Prime Minister Shinzo Abe: Experts are saying they want to assess the situation after closely monitoring it up through the last minute. I will make the decision based on the experts’ analysis and opinions. Medical institutions are facing a very serious situation. Medical workers are heavily burdened, and the situation continues to be severe.
Mori: When will the decision be made?
Abe: There are issues that need to be resolved and preparations that need to be made for municipalities and administrative bodies. For this reason, I would like to make a decision not too close to the end date but at a time that leave a certain amount of buffer.
Hitoshi Asada (Nippon Ishin (Japan Innovation Party), Lower House): The EU has announced conditions for lifting [their lockdowns].
Abe: I plan to consult experts by referring to ideas of other countries.
Asada: The government should set numerical targets.
Minister in charge Economic Revitalization Yasutoshi Nishimura: Experts are considering two criteria. One is the number of new cases of novel coronavirus. The other is related to the medical system. Experts are focusing on the framework to treat seriously ill patients.
Mori: Why have so few PCR tests been conducted?
Health, Labour and Welfare Minister Katsunobu Kato: We must reflect upon this issue.
Abe: There have been hindrances and regional disparities. We will work together with regional governments.
Akira Koike (Japanese Communist Party): The government should change the system.
Abe: We may have been failing to conduct tests that are deemed necessary by doctors. We have received a variety of criticism. We are cooperating with regional governments to resolve any issues.
Koike: How and by when will the government conduct 20,000 PCR tests?
Health Minister: We’re not saying we’ll perform 20,000 tests because we have the capability to conduct that amount. Currently we have the capacity to perform 15,000 tests. We’ll create conditions which ensure that tests deemed necessary by doctors are performed.
Emergency economic package
Masayoshi Hamada (Komeito): What is the guiding principle [for the economic package]?
Abe: It is important that the [economic package] has immediate impact.
100,000 yen cash handout
Takashi Uto (Liberal Democratic Party): Should people with a high income decline the money?
Economic Revitalization Minister: Some people are considering receiving the money and then donating it.
Subsidies for sustaining businesses
Mori: The situation is very serious.
Abe: If the budget is enacted today, I want people who need the subsidies to start applying tomorrow.

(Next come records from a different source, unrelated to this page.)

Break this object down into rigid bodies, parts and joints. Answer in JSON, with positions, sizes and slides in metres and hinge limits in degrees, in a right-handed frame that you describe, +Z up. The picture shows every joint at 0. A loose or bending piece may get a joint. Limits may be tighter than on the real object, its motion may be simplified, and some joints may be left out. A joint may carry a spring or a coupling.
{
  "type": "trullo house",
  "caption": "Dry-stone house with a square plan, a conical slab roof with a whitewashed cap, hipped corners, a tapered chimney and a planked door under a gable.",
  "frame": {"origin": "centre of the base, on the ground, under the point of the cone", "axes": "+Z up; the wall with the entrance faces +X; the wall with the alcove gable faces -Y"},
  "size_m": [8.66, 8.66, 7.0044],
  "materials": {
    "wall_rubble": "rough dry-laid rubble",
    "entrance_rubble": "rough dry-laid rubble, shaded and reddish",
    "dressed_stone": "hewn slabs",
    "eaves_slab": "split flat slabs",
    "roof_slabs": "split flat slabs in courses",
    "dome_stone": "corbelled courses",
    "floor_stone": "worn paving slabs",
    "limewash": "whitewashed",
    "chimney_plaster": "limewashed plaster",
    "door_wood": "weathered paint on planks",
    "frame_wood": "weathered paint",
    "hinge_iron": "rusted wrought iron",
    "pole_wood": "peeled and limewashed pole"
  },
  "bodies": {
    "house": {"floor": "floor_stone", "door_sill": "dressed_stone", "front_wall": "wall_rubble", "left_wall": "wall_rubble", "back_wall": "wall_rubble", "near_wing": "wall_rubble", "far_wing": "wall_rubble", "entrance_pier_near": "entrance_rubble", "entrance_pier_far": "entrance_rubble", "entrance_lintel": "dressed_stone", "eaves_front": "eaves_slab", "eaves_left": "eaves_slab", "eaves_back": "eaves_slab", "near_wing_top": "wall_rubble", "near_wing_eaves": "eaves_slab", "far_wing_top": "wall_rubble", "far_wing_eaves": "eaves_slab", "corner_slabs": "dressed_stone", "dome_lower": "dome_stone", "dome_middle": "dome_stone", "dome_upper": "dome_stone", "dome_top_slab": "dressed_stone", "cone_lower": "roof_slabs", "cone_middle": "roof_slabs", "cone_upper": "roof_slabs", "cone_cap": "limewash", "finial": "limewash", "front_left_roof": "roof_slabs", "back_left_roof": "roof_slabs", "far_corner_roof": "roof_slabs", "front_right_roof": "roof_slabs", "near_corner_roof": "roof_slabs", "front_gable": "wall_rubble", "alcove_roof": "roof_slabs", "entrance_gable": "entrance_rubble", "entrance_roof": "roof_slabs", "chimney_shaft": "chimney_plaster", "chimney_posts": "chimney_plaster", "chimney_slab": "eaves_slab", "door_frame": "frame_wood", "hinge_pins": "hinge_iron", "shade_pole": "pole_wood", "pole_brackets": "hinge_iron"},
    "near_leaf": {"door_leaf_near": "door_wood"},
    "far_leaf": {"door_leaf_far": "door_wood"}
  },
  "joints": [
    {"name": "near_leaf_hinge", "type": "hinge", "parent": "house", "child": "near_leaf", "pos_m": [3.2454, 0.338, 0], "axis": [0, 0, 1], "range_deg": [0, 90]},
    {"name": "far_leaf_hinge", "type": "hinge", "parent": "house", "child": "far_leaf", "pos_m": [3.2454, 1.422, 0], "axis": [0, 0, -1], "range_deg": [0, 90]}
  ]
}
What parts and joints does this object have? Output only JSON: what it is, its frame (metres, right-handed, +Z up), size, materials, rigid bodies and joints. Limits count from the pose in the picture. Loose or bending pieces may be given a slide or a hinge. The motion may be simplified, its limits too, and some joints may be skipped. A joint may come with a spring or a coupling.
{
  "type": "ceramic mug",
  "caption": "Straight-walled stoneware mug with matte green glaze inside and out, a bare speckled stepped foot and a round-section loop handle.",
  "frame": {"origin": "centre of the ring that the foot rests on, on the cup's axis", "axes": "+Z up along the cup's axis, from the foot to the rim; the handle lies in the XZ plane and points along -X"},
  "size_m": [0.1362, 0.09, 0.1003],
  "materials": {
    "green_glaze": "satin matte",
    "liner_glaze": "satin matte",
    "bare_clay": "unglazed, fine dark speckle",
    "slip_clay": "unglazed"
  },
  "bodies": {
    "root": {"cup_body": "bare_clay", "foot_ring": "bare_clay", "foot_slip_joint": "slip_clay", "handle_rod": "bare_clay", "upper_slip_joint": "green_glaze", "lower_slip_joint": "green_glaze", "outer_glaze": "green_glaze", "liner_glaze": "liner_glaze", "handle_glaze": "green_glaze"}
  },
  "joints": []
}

We want to deliver the handouts starting as early as May 8.
Koike: Why did the government decide to limit eligible subsidy recipients to businesses facing a decrease in sales of 50%?
Abe: Ideally, I would like to provide subsidies to all businesses that need one, but the criteria set is the conclusion reached taking into consideration our budget scale.
Koike: The government can’t protect companies by just providing a one-time subsidy.
Abe: We will not hesitate to implement measures if we think they are necessary.
September enrollment system
Shinji Morimoto (Democratic Party for the People): Will the government begin work to set up a system [where the school year starts in September]?
Abe: The U.S. and European countries begin the school year in September. We need to consider various options, including September enrollment.
Prolonged school closures
Morimoto: When will students be able to go back to school?
Minister of Education, Culture, Sports, Science and Technology Koichi Hagiuda: The situation varies by region. It is important to gradually start the minimum necessary education activities. I hope to issue guidelines by May 1 if possible.